Thursday, 27 June 2013

Recipe Wednesday! Elderflower Cordial

I know. This isn’t going to be a regular thing, I promise. And I know it’s not Wednesday – but I started making this on Wednesday so I think it qualifies. It seems I get round to cooking more often than blogging.

We’ve been having some lovely summer weather (off and on, between the thick cloud and the rain showers and the freezing cold days) and the elder tree is out in full blossom. Put that together with my lovely cousin posting about elderflower cordial on her Facebook page, Foraging with Amelia and Leon, and I just had to try it. On Wednesday the sun was out and the garden was full of the scent of elderflowers, and it was too good an idea to resist. You can’t exactly claim I foraged for the elderflowers. I walked to the bottom of the garden in pink rubber shoes. But still, I got the flowers.

You start this recipe the night before (hence Wednesday), ideally using a small boy (Oscar in this case) to help you clip the flowers from the tree. We cut more or less 25 heads. I tried to make sure I got nice, fresh, pollen-dusted blooms. Oscar tried too, but there were a few more spider webs on his than there were on mine. I’m sure it adds to the taste. We spiced it up by having a ginger cat (and a tortoiseshell) share the box for a while, too.

The recipe was the one my cousin suggested, from the River Cottage website. Who doesn’t love River Cottage? Probably lots of people. When I lived in a rented first floor flat I viewed Hugh Fearnley-Whittingstall with intense jealousy. Now that jealousy is ameliorated somewhat by my front and back gardens, my herb bed and elder tree, and the promise of, one day soon, swapping suburban living for a four acre permaculture smallholding.

The night before part of the recipe is pretty easy. Checking your flowers aren’t covered with all sorts of legged and winged creatures, putting them in a bowl, and adding the zest of an orange and three lemons. One day I must buy a lemon zester. I’ve had two instances now in my life when I’ve felt in need of one. My husband tells me to just use a fork. I can’t work out how, so I used a slightly serrated sharp knife to scrape the things clean of their outer skin. Painful, but effective. Once that’s done, you just dump one and a half litres of boiling water over the lot. I’m sure there must be a sensible Imperial alternative to that, but Google tells me it’s 2.63963 pints, which is not convenient at all.

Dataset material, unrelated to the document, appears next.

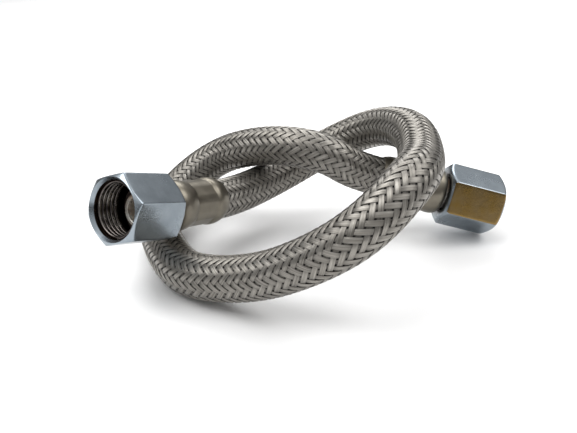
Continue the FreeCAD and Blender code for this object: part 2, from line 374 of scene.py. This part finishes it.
# ---- Ferrules ----------------------------------------------------------------------------------
# Stainless sleeves, drawn and pressed over each end of the braid. Eight jaws crimp the waist and
# leave a flat each, with a round bead on both sides and an edge turned in over the nipple.
WAIST = (0.0070, 0.0190)
WAIST_R = 0.00930
JAWS = 8
JAW_BITE = 0.00020
FERRULE_OUTLINE = [       # radius and distance from the mouth that the hose leaves through
    (0.00855, 0.00000), (0.00872, 0.00000), (0.00893, 0.00015), (0.00922, 0.00110), (0.00953, 0.00220),
    (0.00974, 0.00320), (0.00983, 0.00420), (0.00985, 0.00500), (0.00978, 0.00590), (0.00962, 0.00655),
    (0.00940, 0.00690), (0.00930, 0.00720), (0.00930, 0.00780), (0.00930, 0.01100), (0.00930, 0.01500),
    (0.00930, 0.01800), (0.00930, 0.01870), (0.00926, 0.01905), (0.00940, 0.01935), (0.00966, 0.02030),
    (0.00990, 0.02140), (0.01008, 0.02260), (0.01018, 0.02390), (0.01016, 0.02510), (0.01002, 0.02610),
    (0.00978, 0.02700), (0.00940, 0.02775), (0.00895, 0.02820), (0.00860, 0.02830), (0.00720, 0.02830),
    (0.00665, 0.02825), (0.00655, 0.02810), (0.00655, 0.02640), (0.00855, 0.02630), (0.00855, 0.01500),
]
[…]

By Thursday, the clouds had crept back over, rain had fallen constantly all day, my back ached, and the children were taking the opportunity to scream at each other pretty much non-stop, prompting the unplugging of the computer and the removal of the games console controls. But still, there was the steeped elderflower mixture waiting to be boiled up with sugar. Somehow this got done. Thankfully I had a muslin cloth in the nappy box to strain it through. (I did sterilise it first – I shoved in in the kettle while it boiled.) It doesn’t taste too promising at this point, but once I put the liquor together with the sugar and boiled it up it tasted lovely.

Then I had to perform some kind of bizarre sterilisation dance involving a pan, glass jars, two spoons, and a tea towel. It would have helped if I could find my funnel for pouring it into bottles rather than just a wide-necked jam funnel, but in a house with three boys interesting kitchen equipment doesn’t stay where it belongs for long. It’s probably been used as a trumpet, and is languishing somewhere bewilderingly illogical. But since I could only find one nice bottle to put the stuff in, and all the rest were jars, that wasn’t too much of a problem.

And there we are. I ended up with a bottle and four or five jars of what looks like urine, but thankfully tastes very nice (not like Magners, despite the photo trying to tell you otherwise). A thick, syrupy liquid perfect for diluting with water and giving a lovely taste of summer. George (5) told me he can’t drink it because it makes his eyes hurt, and curled up like a hedgehog to avoid it. Ben (almost 3) made grunting sounds of pleasure on trying it. Oscar (8) liked it so much he asked for a whole cup to himself – and since he’s the pickiest of all of them, I think I can be satisfied with that. Although he did just ask for more of ‘that cauliflower squash.’ Oops.